The dramatis personae at the beginning introduces the drug-running, protection-providing gangsters, hustlers and dealers as though they are about to star in a Guy Ritchie film. But aside from these nods to film scripts and stage plays, the people who populate the main artery of Tottenham High Road and its various branches are shown to be as vulnerable, real and misguided as any of us. The small life at the centre of all this is Damla, a young girl and then teenager whose commentary leads us through funerals filled with food and relatives that she doesn’t know; friends fumbling with older men; her father’s dependency and her mother’s strength.
Occasionally, the action feels more like a list than an experience – a downside to the matter-of-factness of it all. But Cin is capable of that gift that great storytellers have of bringing you into a world you may never inhabit, or even encounter, and make you feel that you are on first name terms with its whole population.

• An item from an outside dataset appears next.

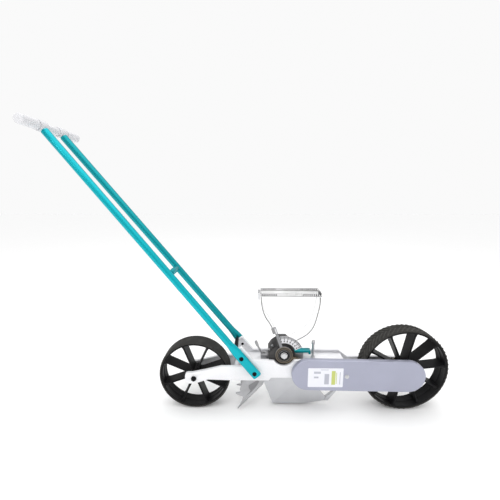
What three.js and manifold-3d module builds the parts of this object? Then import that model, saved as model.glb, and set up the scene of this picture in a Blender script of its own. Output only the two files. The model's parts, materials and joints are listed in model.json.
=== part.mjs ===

Price: £11.99/£6.99 eBook. Info: here
words JOHN-PAUL DAVIES
LIGHTS OUT IN LINCOLNWOOD
Geoff Rodkey (Simon & Schuster)
Set in a suburban town just outside New York City, Rodkey’s debut adult novel follows the Altman family – mother Jen, father Dan, daughter Chloe and son Max – as they are thrust headfirst into a terrifying new dystopia. In the span of one day, everything that uses any kind of electricity ceases to function.
With each chapter focusing on a different family member’s perspective, the reader is taken on a journey through this new America. Throughout, Rodkey’s extensive background in screenwriting serves him well: dialogue is sharply written and feels very realistic. Despite the changing points of view and the plethora of side characters, each character retains a distinctive voice that firmly establishes their place in the novel. Rodkey is also successful in pacing his action, with the stakes rising gradually throughout the novel.
Though I found the American setting outside of my own experiences to the point of making it slightly harder to relate to the events unfolding, this didn’t distract me too much from Lights Out In Lincolwood’s broad plot. Overall, a fun and compelling read.
Price: £14.99. Info: here
words SEREN MCKEEVER
SEVERAL PEOPLE ARE TYPING
Calvin Kasulke (Doubleday)
A debut novel written entirely in the form of instant messages might sound like a hard sell, but adventurous readers will be well-rewarded by Several People Are Typing, a sharp, surreal satire of modern corporate culture. The book consists of Slack messages exchanged between employees at an unnamed PR company. What makes the messages of this particular organisation worth reading is that one of their employees, Gerald, finds that his consciousness has been uploaded onto Slack, stranding him on the platform while his body remains abandoned in his apartment.
Understandably, it takes Gerald a while to convince his colleagues that he hasn’t gone insane. Like another excellent debut novel released this year, Rebecca Watson’s Little Scratch, the unusual formatting can take some getting used to, but it never feels like a gimmick, always servicing the story, and it’s a testament to Calvin Kasulke’s talent for creating fully realised cast of characters, along with his knack for funny, naturalistic dialogue, that he manages to pull off this frankly bonkers premise with aplomb.
To call it a plausible novel would be a stretch, but it achieves the more satisfying goal of creating a fictional world that adheres to its own strange rules.
Price: £12.99. Info: here
words JOSHUA REES
THE WELSH WAY: ESSAYS ON NEOLIBERALISM AND DEVOLUTION
Daniel Evans, Kieron Smith & Huw Williams [eds.] (Parthian)
The Welsh Way is a collection of short, heterodox essays that seeks to challenge the legacy of neoliberalism in Wales. Like in an episode of Scooby Doo, the gang – inthis case an interesting medley of academics, activists, journalists and writers – rip the mask off of the neoliberal monster to discover that it has actually been the complacent, weak-willed Welsh Labour Government that has been the issue all along. Or rather, that’s what they spend the collection trying to convince us the reader of, in a series of short essays that are loosely connected by a shared conclusion.
On the whole, the arguments presented are valid and mostly sound. Despite the rather intimidating subtitle, The Welsh Way is fairly accessible for those with a foundational understanding of UK politics, and covers a wide range of ideas, policies and prescriptions. That breadth becomes increasingly frustrating though as each author breezes through large concepts in just 10 pages, which is just not enough detail to substantiate any core claims in depth. As it stands, The Welsh Way is an interesting, albeit deliberately reductionist, attempt to inflame those curious or undecided about Welsh nationalism.